Der Gejagte: Düsteres, sensibles Drama über den langsamen Abstieg eines Mannes in den Wahnsinn.
Die hellen Tage habe er schon gesehen, nun müßte er aber wieder in die dunklen zurück, so Paul Schrader sinngemäß in seinen Interviews, die er während der diesjährigen Filmfestspiele von Venedig gab, wo sein jüngstes Werk in der Reihe „Mezzanotte“ gezeigt wurde. In gewisser Weise hat Schrader, Autor von Kino-Meilensteinen wie „Taxi Driver“ und „Wie ein wilder Stier“ und Regisseur des Überraschungs-Hits „Ein Mann für gewisse Stunden“, recht, stand er doch einst höher in der Gunst von Publikum und Kritik als nach seinen letzten beiden Werken „Light Sleeper“ und „Touch“. Letztgenannte Elmore-Leonard-Verfilmung brachte es hierzulande nicht einmal zu einem Kinostart. Dieses Schicksal sollte „Affliction“ erspart bleiben: Immerhin plant Kinowelt, das düstere Drama über den langsamen Abstieg eines Mannes in den Wahnsinn in einigen Schlüsselstädten in die Kinos zu bringen.
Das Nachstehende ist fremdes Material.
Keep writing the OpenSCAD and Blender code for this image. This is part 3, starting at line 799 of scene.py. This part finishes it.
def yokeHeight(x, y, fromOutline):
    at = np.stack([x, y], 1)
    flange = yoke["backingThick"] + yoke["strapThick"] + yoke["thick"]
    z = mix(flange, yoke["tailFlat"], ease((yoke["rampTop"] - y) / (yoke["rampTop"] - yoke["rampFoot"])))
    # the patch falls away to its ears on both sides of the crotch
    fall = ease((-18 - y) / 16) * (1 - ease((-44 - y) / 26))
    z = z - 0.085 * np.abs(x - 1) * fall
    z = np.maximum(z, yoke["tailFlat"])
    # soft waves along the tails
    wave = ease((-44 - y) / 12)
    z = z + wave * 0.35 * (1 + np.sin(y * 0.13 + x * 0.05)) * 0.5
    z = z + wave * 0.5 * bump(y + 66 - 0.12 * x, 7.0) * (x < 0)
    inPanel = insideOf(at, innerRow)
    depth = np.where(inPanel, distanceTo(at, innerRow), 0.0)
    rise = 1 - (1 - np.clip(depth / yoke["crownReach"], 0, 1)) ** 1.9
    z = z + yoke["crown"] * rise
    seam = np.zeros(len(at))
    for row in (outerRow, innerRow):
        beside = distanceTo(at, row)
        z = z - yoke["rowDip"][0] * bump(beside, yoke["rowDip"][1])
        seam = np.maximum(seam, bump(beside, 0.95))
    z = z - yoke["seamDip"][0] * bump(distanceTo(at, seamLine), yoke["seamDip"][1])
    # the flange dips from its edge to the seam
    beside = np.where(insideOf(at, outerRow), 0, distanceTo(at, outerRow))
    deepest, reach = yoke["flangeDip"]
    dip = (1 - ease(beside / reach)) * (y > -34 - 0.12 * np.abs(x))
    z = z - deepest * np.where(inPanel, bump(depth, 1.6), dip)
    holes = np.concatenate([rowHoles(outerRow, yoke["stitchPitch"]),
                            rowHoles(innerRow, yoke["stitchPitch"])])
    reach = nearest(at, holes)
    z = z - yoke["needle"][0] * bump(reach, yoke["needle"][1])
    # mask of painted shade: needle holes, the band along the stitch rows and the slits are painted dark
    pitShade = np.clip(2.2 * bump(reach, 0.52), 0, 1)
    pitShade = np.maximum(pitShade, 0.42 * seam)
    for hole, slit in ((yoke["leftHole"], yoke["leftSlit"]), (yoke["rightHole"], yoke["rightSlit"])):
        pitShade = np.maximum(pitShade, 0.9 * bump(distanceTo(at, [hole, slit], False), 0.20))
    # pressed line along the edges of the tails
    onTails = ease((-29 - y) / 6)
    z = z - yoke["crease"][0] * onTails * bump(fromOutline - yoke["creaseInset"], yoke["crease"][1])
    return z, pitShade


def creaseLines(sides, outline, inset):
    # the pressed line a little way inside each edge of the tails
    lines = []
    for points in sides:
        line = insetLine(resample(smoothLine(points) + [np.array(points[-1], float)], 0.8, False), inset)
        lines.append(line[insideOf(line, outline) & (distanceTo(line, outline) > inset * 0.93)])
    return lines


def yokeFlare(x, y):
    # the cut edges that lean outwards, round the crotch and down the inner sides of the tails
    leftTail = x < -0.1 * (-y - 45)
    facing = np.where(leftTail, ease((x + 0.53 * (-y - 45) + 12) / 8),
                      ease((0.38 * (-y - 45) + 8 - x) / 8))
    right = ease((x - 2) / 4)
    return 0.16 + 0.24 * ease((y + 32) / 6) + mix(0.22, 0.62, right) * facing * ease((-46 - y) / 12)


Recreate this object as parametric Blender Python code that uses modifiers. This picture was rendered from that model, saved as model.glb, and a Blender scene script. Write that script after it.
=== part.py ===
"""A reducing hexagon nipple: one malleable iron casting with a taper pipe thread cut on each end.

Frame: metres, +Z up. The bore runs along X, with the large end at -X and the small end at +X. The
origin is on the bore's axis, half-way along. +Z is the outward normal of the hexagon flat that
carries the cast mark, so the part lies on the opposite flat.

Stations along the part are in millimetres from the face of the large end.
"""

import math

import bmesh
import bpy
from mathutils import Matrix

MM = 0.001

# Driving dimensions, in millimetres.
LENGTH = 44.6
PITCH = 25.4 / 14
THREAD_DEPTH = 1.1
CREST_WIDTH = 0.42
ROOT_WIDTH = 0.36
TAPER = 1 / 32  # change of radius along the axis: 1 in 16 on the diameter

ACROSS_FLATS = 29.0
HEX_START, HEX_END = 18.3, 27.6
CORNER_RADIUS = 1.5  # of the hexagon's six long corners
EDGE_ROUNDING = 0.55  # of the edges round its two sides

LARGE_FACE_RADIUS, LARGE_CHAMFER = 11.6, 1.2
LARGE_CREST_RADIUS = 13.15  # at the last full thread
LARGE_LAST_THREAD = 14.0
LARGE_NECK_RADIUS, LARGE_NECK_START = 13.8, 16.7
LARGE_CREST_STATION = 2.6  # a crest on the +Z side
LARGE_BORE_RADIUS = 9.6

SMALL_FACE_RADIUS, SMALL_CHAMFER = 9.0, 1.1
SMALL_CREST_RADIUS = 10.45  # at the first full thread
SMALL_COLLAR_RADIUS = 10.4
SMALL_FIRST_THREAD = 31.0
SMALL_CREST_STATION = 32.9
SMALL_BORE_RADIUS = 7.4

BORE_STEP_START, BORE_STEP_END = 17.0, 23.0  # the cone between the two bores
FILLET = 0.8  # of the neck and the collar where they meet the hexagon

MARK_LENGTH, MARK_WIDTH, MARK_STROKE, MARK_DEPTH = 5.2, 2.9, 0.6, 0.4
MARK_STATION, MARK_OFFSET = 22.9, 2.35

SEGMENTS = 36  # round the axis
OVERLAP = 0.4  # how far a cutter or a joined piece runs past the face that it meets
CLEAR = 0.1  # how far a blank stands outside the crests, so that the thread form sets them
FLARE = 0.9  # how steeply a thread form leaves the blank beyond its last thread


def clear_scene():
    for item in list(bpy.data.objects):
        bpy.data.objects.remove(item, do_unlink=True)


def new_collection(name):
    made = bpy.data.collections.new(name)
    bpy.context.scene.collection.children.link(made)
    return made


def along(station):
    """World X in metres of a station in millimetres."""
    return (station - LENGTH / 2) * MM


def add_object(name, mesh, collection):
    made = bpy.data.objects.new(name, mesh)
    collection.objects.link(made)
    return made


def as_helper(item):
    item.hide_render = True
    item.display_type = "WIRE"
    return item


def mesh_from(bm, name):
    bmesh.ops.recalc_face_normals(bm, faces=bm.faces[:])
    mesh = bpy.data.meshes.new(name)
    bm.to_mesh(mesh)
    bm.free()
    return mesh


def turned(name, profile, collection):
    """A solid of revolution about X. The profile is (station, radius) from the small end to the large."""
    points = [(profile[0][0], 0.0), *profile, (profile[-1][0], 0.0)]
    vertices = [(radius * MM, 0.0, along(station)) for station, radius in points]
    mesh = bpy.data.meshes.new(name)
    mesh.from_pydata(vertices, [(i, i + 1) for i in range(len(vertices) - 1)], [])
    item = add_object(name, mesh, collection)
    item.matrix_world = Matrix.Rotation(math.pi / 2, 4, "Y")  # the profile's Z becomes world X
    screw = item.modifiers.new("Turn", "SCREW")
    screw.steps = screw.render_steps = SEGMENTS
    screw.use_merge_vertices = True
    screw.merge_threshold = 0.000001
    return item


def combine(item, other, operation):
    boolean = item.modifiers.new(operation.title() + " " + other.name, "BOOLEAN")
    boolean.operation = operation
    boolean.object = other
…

Sieht man sich Schraders Adaption des gleichnamigen Romans von Russell Banks an, fällt sofort auf, daß der Regisseur sich wieder mit seinen beiden bevorzugten Themen - der Vereinsamung des Individuums und die Unfähigkeit der Männer, ihre Liebe auszudrücken - beschäftigt. Schraders, von Travis Bickle über Mishima bis hin zu Wade Whitehouse, konsequent weiterentwickelter Anti-Held, der von Nick Nolte mit beeindruckender Präsenz gespielt wird, fristet als Hilfsarbeiter und Polizist der krisengeplagten Kleinstadt Lawford, New Hampshire, ein trostloses Dasein. Seine Frau Lillian hat ihn wegen eines anderen verlassen, die verängstigte Tochter Jill bekommt er fast nicht mehr zu Gesicht. Als eines Tages der einflußreiche Gewerkschaftsboss Twombley bei einem Jagdunfall zu Tode kommt, vermutet Wade ein Verbrechen. Bei seiner Suche nach der Wahrheit versteigt sich Whitehouse immer mehr in seine Mordtheorie und entfremdet sich darüber endgültig von seiner Umwelt.
Schon in den ersten, von Kameramann Paul Sarossy wunderbar fotografierten Postkarten-Bildern, in deren Rahmen die Anfangstitel laufen, skizziert Schrader seinen Ort der Handlung, ein miefiges, winterliches Kaff, das alles und jeden zu ersticken droht und dessen Geschichte Willem Dafoe aus der Sicht von Whitehouses sensiblerem Bruder, der längst die Flucht angetreten hat, mit bedächtigem Kommentar aus dem Off erzählt wird. Es ist nur eine Frage der Zeit, bis der Hüne Nolte, der den ganzen Film über von fürchterlichen Zahnschmerzen geplagt wird, explodieren wird. Wade, der als Gesetzeshüter alles unter Kontrolle haben sollte, hat nicht einmal sich und seine Gefühle in der Gewalt. Da ist der brutale, alkoholkranke Vater (großartig: James Coburn), unter dessen Einfluß er immer noch steht, da ist seine Freundin Margie (souverän: die in Hollywood sträflich vernachlässigte Sissy Spacek), deren Liebe er nicht zu erwidern vermag, und da ist auch noch sein Chef, der erfolgreiche Geschäftsmann Gordon Lariviere, von dem er sich abkanzeln lassen muß wie ein kleiner Schuljunge.
„No Way Out“, so lautet Paul Schraders pessimistisches Credo, das man gleichermaßen auf die Karriere des Filmemachers als auch aufs zeitgenössische amerikanische Kino beziehen kann. In Zeiten von Super-Budgets, Mega-Stars und Hyper-Effekten ist leider wenig Platz für sperrige Werke wie „Affliction“, was im Deutschen sowohl Not und Bedrängnis als auch Schmerzen und Leid bedeuten kann. geh.